Kraft casts only vote against supplemental transportation budget

Never say that Rep. Vicki Kraft is afraid to stand alone.

The Vancouver Republican, elected in the 17th Legislative District in 2016 and re-elected in 2018, is arguably the most conservative of the nine lawmakers from Clark County and a staunch foe of requiring public schools to provide comprehensive sex education.

She had plenty of company from fellow Republicans on sex education. But this week, she was the only member of the Legislature to vote against the supplemental transportation budget.

The Senate approved the final version of House Bill 2322, by a 49-0 vote Wednesday. The House approved the bill by a 96-1 vote the same day, with Kraft voting “no” and Rep. Dave Paul, D-Oak Harbor, excused.

Kraft, in an email to The Columbian, said she opposed the bill because it did not include funding for a third Columbia River bridge between Clark County and Oregon.

A third bridge, Kraft wrote in her email, would “provide real traffic congestion relief for our commuters driving to Portland every day and for businesses who rely on trucks to transport their goods as efficiently as possible through Southwest Washington.”

Among the three senators and six representatives from Clark County, Kraft is the only delegation member who hasn’t joined a loose bipartisan coalition that supports first replacing the Interstate 5 Bridge and then planning and building a third Columbia River bridge.

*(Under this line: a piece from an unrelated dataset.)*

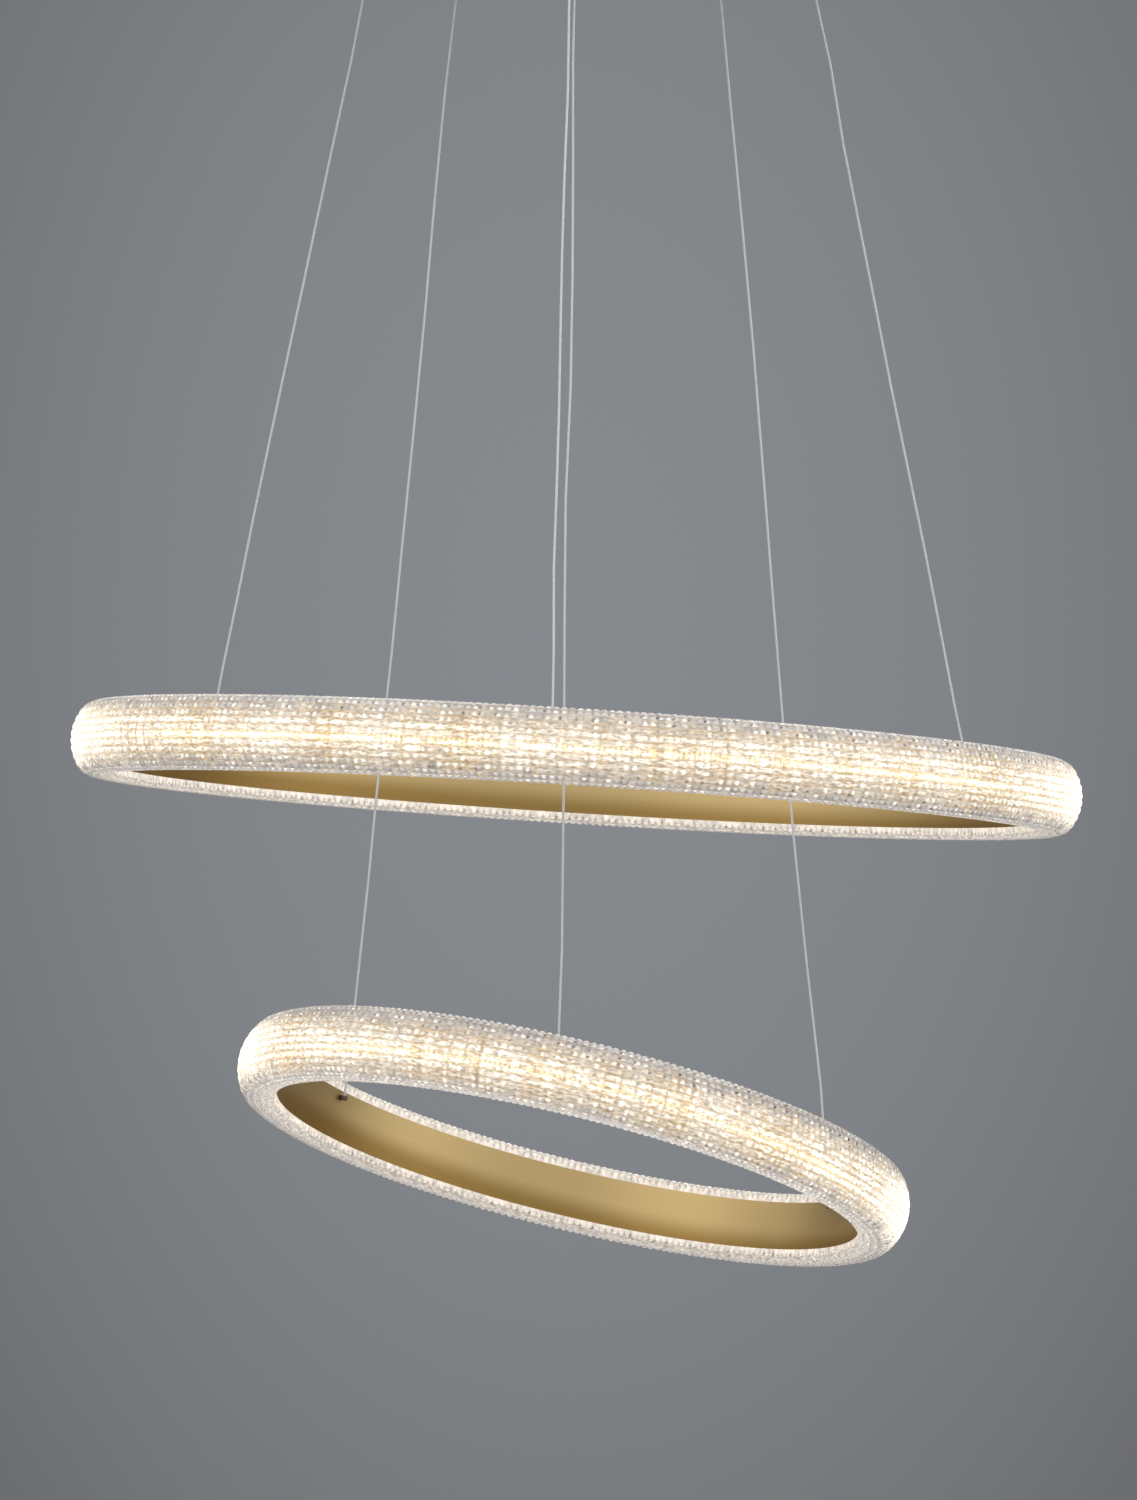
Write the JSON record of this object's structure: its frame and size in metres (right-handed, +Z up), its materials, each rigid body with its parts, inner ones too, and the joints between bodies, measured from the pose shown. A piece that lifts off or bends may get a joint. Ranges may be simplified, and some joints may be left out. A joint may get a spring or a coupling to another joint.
{
  "type": "pendant light",
  "caption": "Ceiling pendant light: tilted lit rings with a beaded clear outer face and a gold inner band, hung on thin cables from a round canopy.",
  "frame": {"origin": "middle of the ceiling face, in the plane of the bracket's top", "axes": "+Z up into the ceiling, along the plumb line; -Y towards the viewer, at the front cables; +X to the right"},
  "size_m": [0.5992, 0.5996, 0.8304],
  "materials": {
    "zinc_steel": "zinc plated sheet steel, satin",
    "black_rubber": "moulded, matt",
    "gold_enamel": "satin champagne gold enamel on sheet steel",
    "brass": "turned brass, satin",
    "white_plastic": "moulded, fine grain",
    "grey_plastic": "moulded, fine grain",
    "block_plastic": "moulded nylon",
    "red_lead": "extruded insulation",
    "brown_lead": "extruded insulation",
    "clear_sheath": "clear extruded sheath over a tinned conductor",
    "bronze": "dark bronze plate",
    "black_nylon": "moulded nylon",
    "gold_aluminium": "rolled and anodised champagne gold, satin",
    "crystal_acrylic": "clear acrylic with moulded beads",
    "led_strip": "white lacquered strip with warm white chips",
    "tinned_wire": "tinned copper"
  },
  "bodies": {
    "canopy": {"ceiling_bracket": "zinc_steel", "inlet_grommet": "black_rubber", "canopy_pan": "gold_enamel", "canopy_screws": "brass", "driver_case": "white_plastic", "driver_end_caps": "grey_plastic", "driver_nuts": "zinc_steel", "cable_block": "block_plastic", "mains_block": "block_plastic", "earth_nut": "zinc_steel", "cable_tails": "clear_sheath", "output_leads": "red_lead", "mains_leads": "brown_lead", "grip_lock_nuts": "brass", "upper_front_grip": "brass", "upper_right_grip": "brass", "upper_left_grip": "brass", "lower_front_grip": "brass", "lower_right_grip": "brass", "lower_left_grip": "brass"},
    "upper_front_plunger": {"upper_front_plunger": "brass"},
    "upper_right_plunger": {"upper_right_plunger": "brass"},
    "upper_left_plunger": {"upper_left_plunger": "brass"},
    "lower_front_plunger": {"lower_front_plunger": "brass"},
    "lower_right_plunger": {"lower_right_plunger": "brass"},
    "lower_left_plunger": {"lower_left_plunger": "brass"},
    "upper_front_cable": {"upper_front_cable": "clear_sheath"},
    "upper_right_cable": {"upper_right_cable": "clear_sheath"},
    "upper_left_cable": {"upper_left_cable": "clear_sheath"},
    "lower_front_cable": {"lower_front_cable": "clear_sheath"},
    "lower_right_cable": {"lower_right_cable": "clear_sheath"},
    "lower_left_cable": {"lower_left_cable": "clear_sheath"},
    "upper_ring": {"upper_channel": "gold_aluminium", "upper_diffuser": "crystal_acrylic", "upper_light_strip": "led_strip", "upper_bushes": "black_nylon", "upper_studs": "bronze", "upper_feed_wires": "tinned_wire"},
    "lower_ring": {"lower_channel": "gold_aluminium", "lower_diffuser": "crystal_acrylic", "lower_light_strip": "led_strip", "lower_bushes": "black_nylon", "lower_studs": "bronze", "lower_feed_wires": "tinned_wire"}
  },
  "joints": [
    {"name": "upper_sway", "type": "hinge", "parent": "canopy", "child": "upper_front_cable", "pos_m": [-0.00819, -0.15804, -0.054], "axis": [0, 1, 0], "range_deg": [-4.8, 4.8]},
    {"name": "upper_ring_level", "type": "hinge", "parent": "upper_front_cable", "child": "upper_ring", "pos_m": [-0.01396, -0.26934, -0.50801], "axis": [0, 1, 0], "range_deg": [-2.9, 2.9]},
    {"name": "upper_right_swing", "type": "hinge", "parent": "canopy", "child": "upper_right_cable", "pos_m": [0.13794, 0.06987, -0.054], "axis": [0, 1, 0], "range_deg": [-4.7, 4.7]},
    {"name": "upper_left_swing", "type": "hinge", "parent": "canopy", "child": "upper_left_cable", "pos_m": [-0.13176, 0.0866, -0.054], "axis": [0, 1, 0], "range_deg": [-4.8, 4.8]},
    {"name": "lower_sway", "type": "hinge", "parent": "canopy", "child": "lower_front_cable", "pos_m": [-0.00501, -0.09229, -0.054], "axis": [0, 1, 0], "range_deg": [-4.5, 4.5]},
    {"name": "lower_ring_level", "type": "hinge", "parent": "lower_front_cable", "child": "lower_ring", "pos_m": [-0.00903, -0.16627, -0.69613], "axis": [0, 1, 0], "range_deg": [-2.6, 2.6]},
    {"name": "lower_right_swing", "type": "hinge", "parent": "canopy", "child": "lower_right_cable", "pos_m": [0.08066, 0.03593, -0.054], "axis": [0, 1, 0], "range_deg": [-4.2, 4.2]},
    {"name": "lower_left_swing", "type": "hinge", "parent": "canopy", "child": "lower_left_cable", "pos_m": [-0.0753, 0.05658, -0.054], "axis": [0, 1, 0], "range_deg": [-4.4, 4.4]},
    {"name": "upper_front_release", "type": "slide", "parent": "canopy", "child": "upper_front_plunger", "axis": [0, 0, 1], "range_m": [0, 0.0015], "stiffness_N_per_m": 300, "springref_m": -0.002},
    {"name": "upper_right_release", "type": "slide", "parent": "canopy", "child": "upper_right_plunger", "axis": [0, 0, 1], "range_m": [0, 0.0015], "stiffness_N_per_m": 300, "springref_m": -0.002},
    {"name": "upper_left_release", "type": "slide", "parent": "canopy", "child": "upper_left_plunger", "axis": [0, 0, 1], "range_m": [0, 0.0015], "stiffness_N_per_m": 300, "springref_m": -0.002},
    {"name": "lower_front_release", "type": "slide", "parent": "canopy", "child": "lower_front_plunger", "axis": [0, 0, 1], "range_m": [0, 0.0015], "stiffness_N_per_m": 300, "springref_m": -0.002},
    {"name": "lower_right_release", "type": "slide", "parent": "canopy", "child": "lower_right_plunger", "axis": [0, 0, 1], "range_m": [0, 0.0015], "stiffness_N_per_m": 300, "springref_m": -0.002},
    {"name": "lower_left_release", "type": "slide", "parent": "canopy", "child": "lower_left_plunger", "axis": [0, 0, 1], "range_m": [0, 0.0015], "stiffness_N_per_m": 300, "springref_m": -0.002}
  ],
  "couplings": [
    {"joint": "upper_ring_level", "follows": "upper_sway", "ratio": -0.58676},
    {"joint": "upper_right_swing", "follows": "upper_sway", "ratio": 0.96463},
    {"joint": "upper_left_swing", "follows": "upper_sway", "ratio": 0.99272},
    {"joint": "lower_ring_level", "follows": "lower_sway", "ratio": -0.55505},
    {"joint": "lower_right_swing", "follows": "lower_sway", "ratio": 0.92846},
    {"joint": "lower_left_swing", "follows": "lower_sway", "ratio": 0.97207}
  ]
}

Kraft shows no signs of budging from her position that a third bridge is the top priority.

“Until Oregon provides more I-5 throughput lanes on their side of the river, replacing the I-5 Bridge will not solve this congestion problem,” she wrote in her email. “However, a third bridge would increase highway capacity and improve the traffic flow throughout our region.”

During short 60-day sessions in even-numbered years, the Legislature typically makes only minor adjustments to the transportation budget approved during the previous session. (Kraft also cast one of two House votes last year against the final transportation budget, House Bill 1160.)

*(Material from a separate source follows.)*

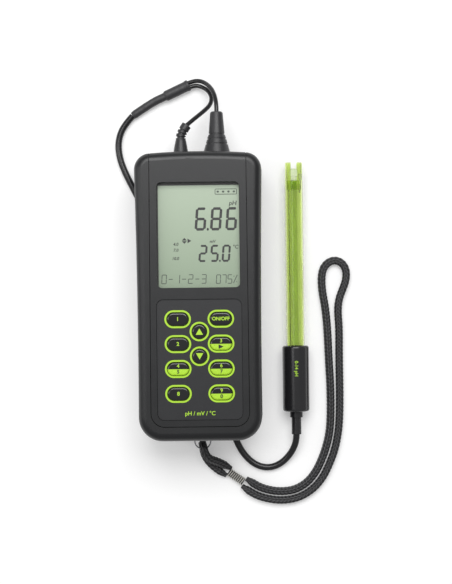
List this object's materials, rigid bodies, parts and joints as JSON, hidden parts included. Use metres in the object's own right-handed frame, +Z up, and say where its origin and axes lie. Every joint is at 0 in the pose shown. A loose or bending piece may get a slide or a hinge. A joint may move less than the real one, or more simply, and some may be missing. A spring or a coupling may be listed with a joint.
{
  "type": "ph and redox meter",
  "caption": "Handheld pH and redox meter with display, keypad, battery, two plugged leads, a cable to its electrode and a braided wrist strap.",
  "frame": {"origin": "centre of the underside of the meter and electrode together, on the surface that they lie on", "axes": "+X from the meter to the electrode, +Y to the connector end, +Z up out of the display"},
  "size_m": [0.1593, 0.2905, 0.0505],
  "materials": {
    "case_black": "fine satin texture, moulded",
    "panel_black": "plain moulded",
    "keypad_black": "satin printed panel",
    "key_gloss": "glossy domed caps",
    "lime_print": "lime satin",
    "mat_rubber": "silicone",
    "seal_rubber": "plain rubber",
    "boot_rubber": "satin rubber",
    "cable_black": "smooth jacket",
    "sleeve_black": "shrunk sleeve",
    "window_clear": "clear pane",
    "lcd_grey_green": "grey-green display",
    "board_green": "lacquered board",
    "chip_black": "moulded",
    "screw_steel": "zinc plated",
    "bright_metal": "nickel plated",
    "battery_wrap": "printed metal jacket",
    "handle_black": "polished",
    "lime_clear": "clear lime plastic",
    "stem_glass": "clear glass",
    "strap_braid": "round braid"
  },
  "bodies": {
    "meter": {"battery": "battery_wrap", "battery_snap": "seal_rubber", "bnc_lead": "cable_black", "bnc_plug": "bright_metal", "bnc_socket": "bright_metal", "board_chips": "chip_black", "board_screws": "screw_steel", "buzzer": "chip_black", "cable_tie": "sleeve_black", "case_gasket": "seal_rubber", "case_screws": "screw_steel", "display_window": "window_clear", "end_panel": "panel_black", "front_bezel": "case_black", "front_shell": "case_black", "key_rings": "lime_print", "keypad_mat": "mat_rubber", "keypad_panel": "keypad_black", "lcd_frame": "panel_black", "lcd_panel": "lcd_grey_green", "lead_splice": "sleeve_black", "main_board": "board_green", "phono_boot": "boot_rubber", "phono_lead": "cable_black", "phono_plug": "bright_metal", "phono_socket": "bright_metal", "probe_cable_coil": "cable_black", "probe_cable_lower": "cable_black", "probe_cable_upper": "cable_black", "probe_gland": "boot_rubber", "probe_glass": "stem_glass", "probe_handle": "handle_black", "probe_stoppers": "lime_clear", "probe_tube": "lime_clear", "rear_feet": "seal_rubber", "rear_shell": "case_black", "redox_pin": "bright_metal", "reference_wire": "bright_metal", "socket_nuts": "bright_metal", "strap_binding": "bright_metal", "strap_eye": "strap_braid", "strap_loop": "strap_braid", "strap_pin": "screw_steel", "strap_ring": "bright_metal", "switch_domes": "bright_metal", "window_gasket": "seal_rubber", "zebra_strip": "seal_rubber"},
    "key_escape": {"key_escape": "key_gloss"},
    "key_power": {"key_power": "key_gloss"},
    "key_recall": {"key_recall": "key_gloss"},
    "key_range": {"key_range": "key_gloss"},
    "key_clear": {"key_clear": "key_gloss"},
    "key_edit": {"key_edit": "key_gloss"},
    "key_setup": {"key_setup": "key_gloss"},
    "key_accept": {"key_accept": "key_gloss"},
    "key_up": {"key_up": "key_gloss"},
    "key_down": {"key_down": "key_gloss"},
    "battery_door": {"battery_door": "case_black"},
    "bnc_coupling": {"bnc_coupling_ring": "bright_metal", "bnc_boot": "boot_rubber"}
  },
  "joints": [
    {"name": "key_escape_press", "type": "slide", "parent": "meter", "child": "key_escape", "axis": [0, 0, -1], "range_m": [0, 0.0008], "stiffness_N_per_m": 400},
    {"name": "key_power_press", "type": "slide", "parent": "meter", "child": "key_power", "axis": [0, 0, -1], "range_m": [0, 0.0008], "stiffness_N_per_m": 400},
    {"name": "key_recall_press", "type": "slide", "parent": "meter", "child": "key_recall", "axis": [0, 0, -1], "range_m": [0, 0.0008], "stiffness_N_per_m": 400},
    {"name": "key_range_press", "type": "slide", "parent": "meter", "child": "key_range", "axis": [0, 0, -1], "range_m": [0, 0.0008], "stiffness_N_per_m": 400},
    {"name": "key_clear_press", "type": "slide", "parent": "meter", "child": "key_clear", "axis": [0, 0, -1], "range_m": [0, 0.0008], "stiffness_N_per_m": 400},
    {"name": "key_edit_press", "type": "slide", "parent": "meter", "child": "key_edit", "axis": [0, 0, -1], "range_m": [0, 0.0008], "stiffness_N_per_m": 400},
    {"name": "key_setup_press", "type": "slide", "parent": "meter", "child": "key_setup", "axis": [0, 0, -1], "range_m": [0, 0.0008], "stiffness_N_per_m": 400},
    {"name": "key_accept_press", "type": "slide", "parent": "meter", "child": "key_accept", "axis": [0, 0, -1], "range_m": [0, 0.0008], "stiffness_N_per_m": 400},
    {"name": "key_up_press", "type": "slide", "parent": "meter", "child": "key_up", "axis": [0, 0, -1], "range_m": [0, 0.0008], "stiffness_N_per_m": 400},
    {"name": "key_down_press", "type": "slide", "parent": "meter", "child": "key_down", "axis": [0, 0, -1], "range_m": [0, 0.0008], "stiffness_N_per_m": 400},
    {"name": "battery_door_slide", "type": "slide", "parent": "meter", "child": "battery_door", "axis": [0, 1, 0], "range_m": [0, 0.004]},
    {"name": "bnc_coupling_turn", "type": "hinge", "parent": "meter", "child": "bnc_coupling", "pos_m": [-0.00265, 0.095, 0.025], "axis": [0, 1, 0], "range_deg": [-90, 0]}
  ]
}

This year’s mid-biennium supplemental required more work, in part because of passage of Initiative 976, the $30 car tab that received 53 percent of the statewide vote in November. The supplemental transportation budget used one-time balancing methods for a short-term fix, but it punts broader funding issues to the 2021 Legislature.

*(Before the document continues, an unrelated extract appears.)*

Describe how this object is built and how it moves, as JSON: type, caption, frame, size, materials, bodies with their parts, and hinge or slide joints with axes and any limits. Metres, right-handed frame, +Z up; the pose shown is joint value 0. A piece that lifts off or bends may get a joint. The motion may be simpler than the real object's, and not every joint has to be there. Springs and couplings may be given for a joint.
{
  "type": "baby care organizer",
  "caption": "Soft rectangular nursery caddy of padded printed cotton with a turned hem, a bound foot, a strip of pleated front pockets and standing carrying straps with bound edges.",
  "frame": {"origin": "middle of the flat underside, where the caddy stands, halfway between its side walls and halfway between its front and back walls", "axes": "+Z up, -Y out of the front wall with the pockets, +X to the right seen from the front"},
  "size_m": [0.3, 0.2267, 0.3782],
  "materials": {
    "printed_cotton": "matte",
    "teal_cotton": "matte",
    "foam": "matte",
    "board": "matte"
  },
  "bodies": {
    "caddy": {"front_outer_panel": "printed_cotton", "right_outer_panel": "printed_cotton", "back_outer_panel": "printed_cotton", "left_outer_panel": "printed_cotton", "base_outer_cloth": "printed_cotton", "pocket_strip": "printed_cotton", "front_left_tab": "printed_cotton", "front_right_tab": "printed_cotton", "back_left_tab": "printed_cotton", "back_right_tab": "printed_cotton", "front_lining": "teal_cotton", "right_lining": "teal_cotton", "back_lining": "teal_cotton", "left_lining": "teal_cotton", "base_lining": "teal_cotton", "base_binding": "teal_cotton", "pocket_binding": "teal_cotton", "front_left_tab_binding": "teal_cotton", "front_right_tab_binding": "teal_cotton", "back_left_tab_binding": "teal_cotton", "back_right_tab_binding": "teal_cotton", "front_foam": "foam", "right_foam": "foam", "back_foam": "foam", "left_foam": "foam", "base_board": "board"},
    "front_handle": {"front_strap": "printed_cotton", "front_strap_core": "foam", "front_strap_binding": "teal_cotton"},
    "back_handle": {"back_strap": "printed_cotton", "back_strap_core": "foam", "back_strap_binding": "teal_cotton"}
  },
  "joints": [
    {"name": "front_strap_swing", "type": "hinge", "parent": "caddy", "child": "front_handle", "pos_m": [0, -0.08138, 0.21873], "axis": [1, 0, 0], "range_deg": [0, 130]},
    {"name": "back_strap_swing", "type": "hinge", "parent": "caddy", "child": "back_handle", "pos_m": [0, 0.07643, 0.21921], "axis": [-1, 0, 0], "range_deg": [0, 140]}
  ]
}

“This budget gives the appearance that we’ve overcome the devastating funding consequences of I-976, but really what we’ve done here can only be done once,” Sen. Steve Hobbs, D-Lake Stevens, said in a statement. “The main takeaway from this process is that our state needs a comprehensive transportation funding package. Washington has transit, environmental and other infrastructure needs that far exceed available revenues. We need to reimagine transportation funding in a way that meets the state’s needs”

Hobbs, chairman of the Senate Transportation Committee, has floated a “Forward Washington” transportation package. At the top of his project list is replacing the I-5 Bridge.

And, in case you are wondering, the supplemental transportation budget preserves the $35 million that state lawmakers ponied up in 2019 for replacing the aging bridge’s twin spans.